Florence of Arabia
- First edition
- Author: Christopher Buckley
- Language: English
- Genre: Satirical novel
- Publisher: Random House
- Publication date: 2004
- Publication place: United States
- Media type: Print (hardback & paperback)
- Pages: 253 pp
- ISBN: 1-4000-6223-3
- OCLC: 55665550
- Dewey Decimal: 813/.54 22
- LC Class: PS3552.U3394 F55 2004

= Florence of Arabia =

2004 novel by Christopher Buckley

Florence of Arabia is a satirical novel written by Christopher Buckley and first published in 2004 by Random House. The novel follows a fictional State Department employee, Florence Farfaletti, as she attempts to bring equal rights to the fictional Middle Eastern nation of "Matar."

==Plot summary==

The wife of the ambassador of the fictional Middle Eastern nation of Wasabia gets drunk, steals her husband's car and drives out of the compound. When pulled over by police, she desperately phones her friend Florence Farfaletti, the "Deputy to the Deputy Assistant Secretary of State for Near Eastern Affairs," begging for asylum to avoid a harsh punishment. Florence is unable to arrange asylum.
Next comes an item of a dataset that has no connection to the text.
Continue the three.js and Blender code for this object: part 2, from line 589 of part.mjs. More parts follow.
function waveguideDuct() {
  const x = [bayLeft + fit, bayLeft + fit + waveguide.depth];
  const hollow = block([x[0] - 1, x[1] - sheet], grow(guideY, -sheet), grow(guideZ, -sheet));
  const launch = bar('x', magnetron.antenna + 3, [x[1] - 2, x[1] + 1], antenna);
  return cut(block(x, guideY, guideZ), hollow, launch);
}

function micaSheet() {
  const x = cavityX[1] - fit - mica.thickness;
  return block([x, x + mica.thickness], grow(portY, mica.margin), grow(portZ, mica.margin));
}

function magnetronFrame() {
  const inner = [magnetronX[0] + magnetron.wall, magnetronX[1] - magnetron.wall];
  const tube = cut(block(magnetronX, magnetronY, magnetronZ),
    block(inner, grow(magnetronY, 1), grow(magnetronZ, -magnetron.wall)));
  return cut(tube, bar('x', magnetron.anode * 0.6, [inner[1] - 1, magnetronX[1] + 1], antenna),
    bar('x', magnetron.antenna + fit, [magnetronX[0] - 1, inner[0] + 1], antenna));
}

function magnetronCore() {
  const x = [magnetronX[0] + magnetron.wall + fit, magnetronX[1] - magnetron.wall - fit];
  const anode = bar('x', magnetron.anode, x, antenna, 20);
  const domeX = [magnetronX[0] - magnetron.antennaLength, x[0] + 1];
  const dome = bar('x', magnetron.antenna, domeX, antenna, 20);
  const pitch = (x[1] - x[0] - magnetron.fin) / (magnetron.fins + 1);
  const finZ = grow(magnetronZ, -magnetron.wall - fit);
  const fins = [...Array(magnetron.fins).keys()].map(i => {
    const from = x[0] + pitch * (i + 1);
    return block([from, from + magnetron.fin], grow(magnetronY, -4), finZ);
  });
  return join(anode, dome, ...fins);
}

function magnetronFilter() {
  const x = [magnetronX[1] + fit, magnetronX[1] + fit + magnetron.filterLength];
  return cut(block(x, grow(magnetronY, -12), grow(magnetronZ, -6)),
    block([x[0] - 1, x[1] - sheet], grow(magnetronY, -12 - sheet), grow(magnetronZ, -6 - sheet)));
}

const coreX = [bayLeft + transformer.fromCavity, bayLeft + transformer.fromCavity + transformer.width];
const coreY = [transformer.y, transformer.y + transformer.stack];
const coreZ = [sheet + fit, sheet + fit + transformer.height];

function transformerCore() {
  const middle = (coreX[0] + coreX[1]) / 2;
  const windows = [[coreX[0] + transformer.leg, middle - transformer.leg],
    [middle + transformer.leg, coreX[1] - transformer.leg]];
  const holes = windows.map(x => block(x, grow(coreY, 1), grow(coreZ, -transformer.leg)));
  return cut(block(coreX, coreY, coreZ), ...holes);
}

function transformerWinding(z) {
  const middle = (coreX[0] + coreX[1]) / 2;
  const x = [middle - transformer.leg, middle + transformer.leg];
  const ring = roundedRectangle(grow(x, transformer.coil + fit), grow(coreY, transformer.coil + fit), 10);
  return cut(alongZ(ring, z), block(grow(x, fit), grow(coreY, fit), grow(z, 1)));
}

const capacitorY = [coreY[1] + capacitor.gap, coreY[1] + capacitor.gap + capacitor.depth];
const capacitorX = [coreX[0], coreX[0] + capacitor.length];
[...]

The wife is taken back to Wasabia and beheaded for her crime. In anger over her friend's execution, Florence drafts a proposal to introduce a women's television network in the relatively liberal Matar. The state department rejects the proposal, and reassigns Florence to an obscure posting outside the country. To Florence's surprise, a mysterious government employee, identified only as "Uncle Sam," representing an unknown agency, notifies Florence that her proposal has been accepted and agrees to fund the mission.

Florence arrives in Matar and creates a women's television network that is broadcast into neighboring Wasabia. The network airs shows like "One Thousand and One Mornings," which feature empowered female characters who nettle their oppressors and make fun of men. The programming is effective, eventually causing the women of Matar to stage an uprising.

Florence is thrown in jail, but ultimately is rescued and returns to the United States. Back in the United States, Florence discovers that her operation was not funded by the U.S. government at all, but rather by the Waldorf Group, a private equity firm which wanted to prevent extremism in Wasabia to help secure the flow of profits.

Florence is exasperated to have been working for bankers all along, but glad that her work improved the status of women's rights in Wasabia. An ex-president, who is on the board of the Waldorf Group, tells her, "One way or the other, Florence, we're all working for investment bankers."

== Objects of satire ==
The novel is set in the fictional state of Matar, a somewhat liberal Middle Eastern sheikdom, similar to the real world Qatar. The neighboring country Wasabia refers to Saudi Arabia, with Wasabia being a play on Wahhabism, one of the most conservative forms of Islam, which is criticized throughout the book for its treatment of women.

The Washington Post reviewer wrote, tongue in cheek, of the fictional country of Wasabia : "Its oppressive power is guaranteed by optimum connections to the American establishment greased by a suave prince as its longtime ambassador in Washington. Wasabia's medieval legal system, among other things, subjugates, humiliates and violates women, as well as executing them for such vices as flirting. Of course this is a wholly fictional land, too absurd to resemble any in the real family of nations."

The firm "the Waldorf Group" is a reference to the Carlyle Group.

The novel was among the first to lampoon terrorism and Islamist extremism, which in the post-9/11 era were not considered laughing matters. The book also portrays U.S. foreign policy as contributing to those problems.

==Publication==
The story was first published in two long excerpts in the September and October issues of The Atlantic Monthly. The book was published in hardcover on September 14, 2004.

The title of the novel is a play on "Lawrence of Arabia", a popular name for the British Army officer T. E. Lawrence, who became famous for his exploits in the Middle East, particularly as a liaison during the Arab Revolt of 1916–1918. Buckley finished writing the novel on May 19, 2004, the anniversary of Lawrence's death. The pun "Florence of Arabia" was first coined by Noël Coward, who told the actor Peter O'Toole (who played Lawrence in the film Lawrence of Arabia) that "If you'd been any prettier, it would have been Florence of Arabia."

The novel is an homage to Fern Holland, whom Buckley describes as a "real-life Florence of Arabia." Holland was a 33-year-old lawyer who went to work for the Coalition Provisional Authority in Iraq. On March 9, 2004, Holland was murdered for her work involving women's rights. Holland, Robert J. Zangas (another U.S. aid worker) and Salwa Oumashi, were the first civilians working for the occupation authority to be killed.

==Film adaptation==

Variety announced on July 28, 2009, that Charlize Theron would produce and star as Florence in a film adaptation of the book. Dean Craig is slated to write the script.